I don’t remember the details, but I do remember when I was in high school that there was a televangelist who held a big event where he invited people to show up with their heavy metal and disco records and to toss them onto a big fire.  If you’re really, really turning your back on such things, you might as well get rid of them rather than keep them as a temptation.  Savonarola has had his imitators to this day.

            Most repentance, though, is neither that dramatic nor that simple.  As John the Baptist advised people, to truly repent is to do what you are called to do with integrity and honesty, whatever your situation.  It’s not a once-and-done matter, but a way of life.
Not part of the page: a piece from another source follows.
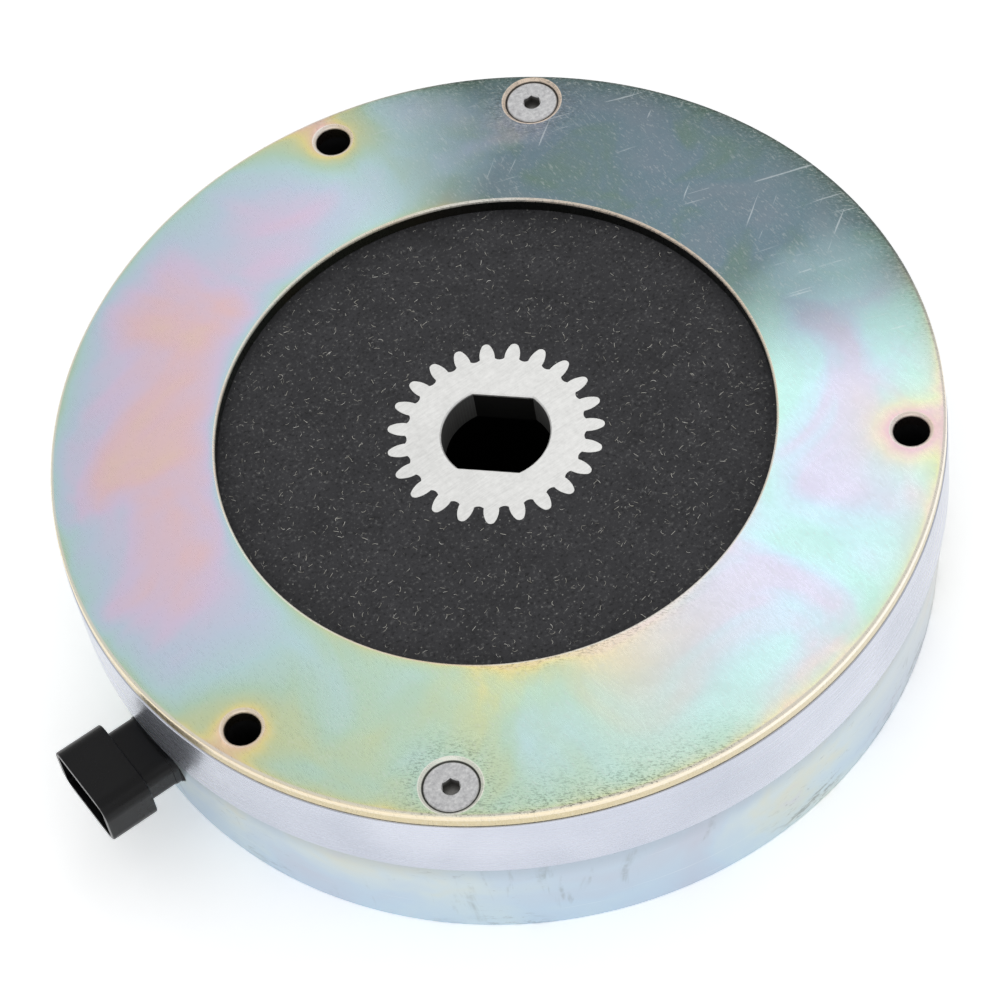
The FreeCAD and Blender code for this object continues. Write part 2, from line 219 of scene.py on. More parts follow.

“Even tax-collectors came to be baptized, and they asked him, ‘Teacher, what should we do?’ He said to them, ‘Collect no more than the amount prescribed for you.’ Soldiers also asked him, ‘And we, what should we do?’ He said to them, ‘Do not extort money from anyone by threats or false accusation, and be satisfied with your wages.’”  [Luke 3:12-14]

Really, to become caught up in the dramatic and fiery moments is often still to be concentrating on yourself.  “What must I do?”  “What should we do?”  Repentance is to turn your gaze away from yourself and look instead at the needs of others.  What is going on in their lives?  What is it like to be them?

            The Messiah came, as John said he would, and his coming burns away the useless and undesirable parts of human life.  His coming, however, was not as someone who was concerned at all about his own comfort or his own dignity.  How comfortable is it to be born in a stable?  How dignified is it to be wrapped in strips of cloth and left in a feeding trough?  Had he been born in our own day, he would have been one of those children born without any prenatal care, lucky if there is a midwife to help out, and defined as “at-risk” in government reports or news articles.  It wasn’t for himself that Jesus came among us, but for the sake of all humankind.  He didn’t come to destroy, but to build.

“God did not send the Son into the world to condemn the world, but in order that the world might be saved through him.” 
[John 3:17]

            Those who would follow him have to expect a change of perspective that reflects his.  They have to expect a turning around of their minds (which is the precise meaning of the word that the Bible uses, “metanoia”).  They have to expect to start seeing what they did not see before and experiencing the love of neighbor and even the love for enemies that Jesus showed.  Jesus’ followers have to take to heart – which is not an empty expression – the words of Paul, who experienced the deepest kind of repentance and renewal himself, and said:

“Do nothing from selfish ambition or conceit, but in humility regard others as better than yourselves. Let each of you look not to your own interests, but to the interests of others. Let the same mind be in you that was in Christ Jesus,
who, though he was in the form of God,
   did not regard equality with God
   as something to be exploited,
but emptied himself,
   taking the form of a slave,
   being born in human likeness.
And being found in human form,
   he humbled himself
   and became obedient to the point of death—
   even death on a cross. 
Therefore God also highly exalted him
   and gave him the name
   that is above every name,
so that at the name of Jesus
   every knee should bend,
   in heaven and on earth and under the earth,
and every tongue should confess
   that Jesus Christ is Lord,
   to the glory of God the Father.” 
[Philippians 2:3-11]

           So, folks, friends, sisters and brothers:

                       "Penitenza!  Penitenza!"  Repent!  Repent!
                       Rethink, reorder, reorganize.
                       Start over, begin again, clean house.
                       Rejoice, renew, restore, restart, refresh, reboot.
                       The kingdom of God is at hand!